Reproduce the whole listing, character for character.

--- Start of Data for the task ---

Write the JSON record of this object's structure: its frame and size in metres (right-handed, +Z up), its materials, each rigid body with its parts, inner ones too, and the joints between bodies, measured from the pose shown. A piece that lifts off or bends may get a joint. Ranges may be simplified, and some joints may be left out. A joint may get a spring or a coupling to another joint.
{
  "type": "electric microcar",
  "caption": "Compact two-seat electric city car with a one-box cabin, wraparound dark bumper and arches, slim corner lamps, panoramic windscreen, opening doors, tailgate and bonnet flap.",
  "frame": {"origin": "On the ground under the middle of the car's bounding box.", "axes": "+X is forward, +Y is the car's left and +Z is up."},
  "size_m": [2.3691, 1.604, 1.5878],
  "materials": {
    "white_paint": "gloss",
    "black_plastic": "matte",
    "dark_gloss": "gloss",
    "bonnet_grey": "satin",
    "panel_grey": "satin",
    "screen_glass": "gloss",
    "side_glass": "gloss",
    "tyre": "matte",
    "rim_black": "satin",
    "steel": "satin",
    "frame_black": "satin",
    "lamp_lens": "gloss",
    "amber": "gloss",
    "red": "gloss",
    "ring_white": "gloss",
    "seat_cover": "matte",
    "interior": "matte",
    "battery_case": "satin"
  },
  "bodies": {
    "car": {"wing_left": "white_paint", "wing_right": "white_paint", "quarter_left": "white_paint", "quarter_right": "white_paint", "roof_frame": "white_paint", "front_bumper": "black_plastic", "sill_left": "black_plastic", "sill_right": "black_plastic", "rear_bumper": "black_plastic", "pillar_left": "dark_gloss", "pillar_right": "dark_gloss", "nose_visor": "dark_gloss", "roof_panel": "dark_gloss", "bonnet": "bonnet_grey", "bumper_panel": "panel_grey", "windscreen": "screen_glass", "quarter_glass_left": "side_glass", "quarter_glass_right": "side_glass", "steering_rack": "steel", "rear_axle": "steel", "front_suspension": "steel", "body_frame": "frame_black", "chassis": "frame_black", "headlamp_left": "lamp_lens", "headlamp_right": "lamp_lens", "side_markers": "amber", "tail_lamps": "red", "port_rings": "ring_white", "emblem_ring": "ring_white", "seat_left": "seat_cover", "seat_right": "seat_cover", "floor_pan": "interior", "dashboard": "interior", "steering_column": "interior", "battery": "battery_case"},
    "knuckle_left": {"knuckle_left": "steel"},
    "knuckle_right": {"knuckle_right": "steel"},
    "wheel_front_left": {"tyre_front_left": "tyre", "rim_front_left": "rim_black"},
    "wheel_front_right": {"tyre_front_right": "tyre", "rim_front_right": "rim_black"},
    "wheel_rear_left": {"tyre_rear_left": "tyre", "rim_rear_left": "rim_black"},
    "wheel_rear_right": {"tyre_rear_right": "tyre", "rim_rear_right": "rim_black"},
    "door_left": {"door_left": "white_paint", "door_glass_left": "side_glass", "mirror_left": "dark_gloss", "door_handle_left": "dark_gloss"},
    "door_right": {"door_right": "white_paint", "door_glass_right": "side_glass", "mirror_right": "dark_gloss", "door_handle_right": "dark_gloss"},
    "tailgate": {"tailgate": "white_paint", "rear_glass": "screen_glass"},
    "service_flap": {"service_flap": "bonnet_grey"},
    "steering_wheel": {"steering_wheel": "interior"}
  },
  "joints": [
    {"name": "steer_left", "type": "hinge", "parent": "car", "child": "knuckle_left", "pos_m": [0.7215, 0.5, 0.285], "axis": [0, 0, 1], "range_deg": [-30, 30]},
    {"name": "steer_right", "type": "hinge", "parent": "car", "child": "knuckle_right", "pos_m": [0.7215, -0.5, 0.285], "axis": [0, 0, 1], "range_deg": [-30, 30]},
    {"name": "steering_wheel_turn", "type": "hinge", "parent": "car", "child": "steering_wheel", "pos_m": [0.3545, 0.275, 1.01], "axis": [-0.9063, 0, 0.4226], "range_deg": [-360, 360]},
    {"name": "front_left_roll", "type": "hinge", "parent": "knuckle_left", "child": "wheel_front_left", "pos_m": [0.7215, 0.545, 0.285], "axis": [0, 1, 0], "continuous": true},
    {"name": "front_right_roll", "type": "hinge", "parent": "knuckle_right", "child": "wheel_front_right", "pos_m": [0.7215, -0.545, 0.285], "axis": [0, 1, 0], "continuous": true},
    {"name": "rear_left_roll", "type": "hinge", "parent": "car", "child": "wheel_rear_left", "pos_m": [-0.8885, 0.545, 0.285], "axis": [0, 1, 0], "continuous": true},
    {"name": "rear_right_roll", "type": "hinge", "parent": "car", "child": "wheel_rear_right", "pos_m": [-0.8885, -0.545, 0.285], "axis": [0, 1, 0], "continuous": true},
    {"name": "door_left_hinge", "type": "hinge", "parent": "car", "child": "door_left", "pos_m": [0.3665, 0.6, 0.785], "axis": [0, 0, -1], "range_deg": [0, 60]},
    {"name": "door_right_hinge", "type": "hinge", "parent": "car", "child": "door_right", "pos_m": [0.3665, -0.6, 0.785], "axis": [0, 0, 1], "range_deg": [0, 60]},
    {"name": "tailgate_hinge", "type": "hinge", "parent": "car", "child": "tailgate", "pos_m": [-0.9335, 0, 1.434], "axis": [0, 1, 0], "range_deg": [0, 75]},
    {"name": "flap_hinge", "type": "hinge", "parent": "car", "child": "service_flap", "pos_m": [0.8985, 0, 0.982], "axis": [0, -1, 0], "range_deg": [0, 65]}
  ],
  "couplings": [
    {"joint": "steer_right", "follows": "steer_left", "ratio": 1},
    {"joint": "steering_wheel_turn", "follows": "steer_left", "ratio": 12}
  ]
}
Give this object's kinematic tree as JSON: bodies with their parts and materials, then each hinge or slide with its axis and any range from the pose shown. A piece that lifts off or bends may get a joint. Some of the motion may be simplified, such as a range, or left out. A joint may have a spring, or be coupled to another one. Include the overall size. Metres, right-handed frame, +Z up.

--- End of Data for the task ---

▶ **Full output**:
Write the JSON record of this object's structure: its frame and size in metres (right-handed, +Z up), its materials, each rigid body with its parts, inner ones too, and the joints between bodies, measured from the pose shown. A piece that lifts off or bends may get a joint. Ranges may be simplified, and some joints may be left out. A joint may get a spring or a coupling to another joint.
{
  "type": "electric microcar",
  "caption": "Compact two-seat electric city car with a one-box cabin, wraparound dark bumper and arches, slim corner lamps, panoramic windscreen, opening doors, tailgate and bonnet flap.",
  "frame": {"origin": "On the ground under the middle of the car's bounding box.", "axes": "+X is forward, +Y is the car's left and +Z is up."},
  "size_m": [2.3691, 1.604, 1.5878],
  "materials": {
    "white_paint": "gloss",
    "black_plastic": "matte",
    "dark_gloss": "gloss",
    "bonnet_grey": "satin",
    "panel_grey": "satin",
    "screen_glass": "gloss",
    "side_glass": "gloss",
    "tyre": "matte",
    "rim_black": "satin",
    "steel": "satin",
    "frame_black": "satin",
    "lamp_lens": "gloss",
    "amber": "gloss",
    "red": "gloss",
    "ring_white": "gloss",
    "seat_cover": "matte",
    "interior": "matte",
    "battery_case": "satin"
  },
  "bodies": {
    "car": {"wing_left": "white_paint", "wing_right": "white_paint", "quarter_left": "white_paint", "quarter_right": "white_paint", "roof_frame": "white_paint", "front_bumper": "black_plastic", "sill_left": "black_plastic", "sill_right": "black_plastic", "rear_bumper": "black_plastic", "pillar_left": "dark_gloss", "pillar_right": "dark_gloss", "nose_visor": "dark_gloss", "roof_panel": "dark_gloss", "bonnet": "bonnet_grey", "bumper_panel": "panel_grey", "windscreen": "screen_glass", "quarter_glass_left": "side_glass", "quarter_glass_right": "side_glass", "steering_rack": "steel", "rear_axle": "steel", "front_suspension": "steel", "body_frame": "frame_black", "chassis": "frame_black", "headlamp_left": "lamp_lens", "headlamp_right": "lamp_lens", "side_markers": "amber", "tail_lamps": "red", "port_rings": "ring_white", "emblem_ring": "ring_white", "seat_left": "seat_cover", "seat_right": "seat_cover", "floor_pan": "interior", "dashboard": "interior", "steering_column": "interior", "battery": "battery_case"},
    "knuckle_left": {"knuckle_left": "steel"},
    "knuckle_right": {"knuckle_right": "steel"},
    "wheel_front_left": {"tyre_front_left": "tyre", "rim_front_left": "rim_black"},
    "wheel_front_right": {"tyre_front_right": "tyre", "rim_front_right": "rim_black"},
    "wheel_rear_left": {"tyre_rear_left": "tyre", "rim_rear_left": "rim_black"},
    "wheel_rear_right": {"tyre_rear_right": "tyre", "rim_rear_right": "rim_black"},
    "door_left": {"door_left": "white_paint", "door_glass_left": "side_glass", "mirror_left": "dark_gloss", "door_handle_left": "dark_gloss"},
    "door_right": {"door_right": "white_paint", "door_glass_right": "side_glass", "mirror_right": "dark_gloss", "door_handle_right": "dark_gloss"},
    "tailgate": {"tailgate": "white_paint", "rear_glass": "screen_glass"},
    "service_flap": {"service_flap": "bonnet_grey"},
    "steering_wheel": {"steering_wheel": "interior"}
  },
  "joints": [
    {"name": "steer_left", "type": "hinge", "parent": "car", "child": "knuckle_left", "pos_m": [0.7215, 0.5, 0.285], "axis": [0, 0, 1], "range_deg": [-30, 30]},
    {"name": "steer_right", "type": "hinge", "parent": "car", "child": "knuckle_right", "pos_m": [0.7215, -0.5, 0.285], "axis": [0, 0, 1], "range_deg": [-30, 30]},
    {"name": "steering_wheel_turn", "type": "hinge", "parent": "car", "child": "steering_wheel", "pos_m": [0.3545, 0.275, 1.01], "axis": [-0.9063, 0, 0.4226], "range_deg": [-360, 360]},
    {"name": "front_left_roll", "type": "hinge", "parent": "knuckle_left", "child": "wheel_front_left", "pos_m": [0.7215, 0.545, 0.285], "axis": [0, 1, 0], "continuous": true},
    {"name": "front_right_roll", "type": "hinge", "parent": "knuckle_right", "child": "wheel_front_right", "pos_m": [0.7215, -0.545, 0.285], "axis": [0, 1, 0], "continuous": true},
    {"name": "rear_left_roll", "type": "hinge", "parent": "car", "child": "wheel_rear_left", "pos_m": [-0.8885, 0.545, 0.285], "axis": [0, 1, 0], "continuous": true},
    {"name": "rear_right_roll", "type": "hinge", "parent": "car", "child": "wheel_rear_right", "pos_m": [-0.8885, -0.545, 0.285], "axis": [0, 1, 0], "continuous": true},
    {"name": "door_left_hinge", "type": "hinge", "parent": "car", "child": "door_left", "pos_m": [0.3665, 0.6, 0.785], "axis": [0, 0, -1], "range_deg": [0, 60]},
    {"name": "door_right_hinge", "type": "hinge", "parent": "car", "child": "door_right", "pos_m": [0.3665, -0.6, 0.785], "axis": [0, 0, 1], "range_deg": [0, 60]},
    {"name": "tailgate_hinge", "type": "hinge", "parent": "car", "child": "tailgate", "pos_m": [-0.9335, 0, 1.434], "axis": [0, 1, 0], "range_deg": [0, 75]},
    {"name": "flap_hinge", "type": "hinge", "parent": "car", "child": "service_flap", "pos_m": [0.8985, 0, 0.982], "axis": [0, -1, 0], "range_deg": [0, 65]}
  ],
  "couplings": [
    {"joint": "steer_right", "follows": "steer_left", "ratio": 1},
    {"joint": "steering_wheel_turn", "follows": "steer_left", "ratio": 12}
  ]
}
Give this object's kinematic tree as JSON: bodies with their parts and materials, then each hinge or slide with its axis and any range from the pose shown. A piece that lifts off or bends may get a joint. Some of the motion may be simplified, such as a range, or left out. A joint may have a spring, or be coupled to another one. Include the overall size. Metres, right-handed frame, +Z up.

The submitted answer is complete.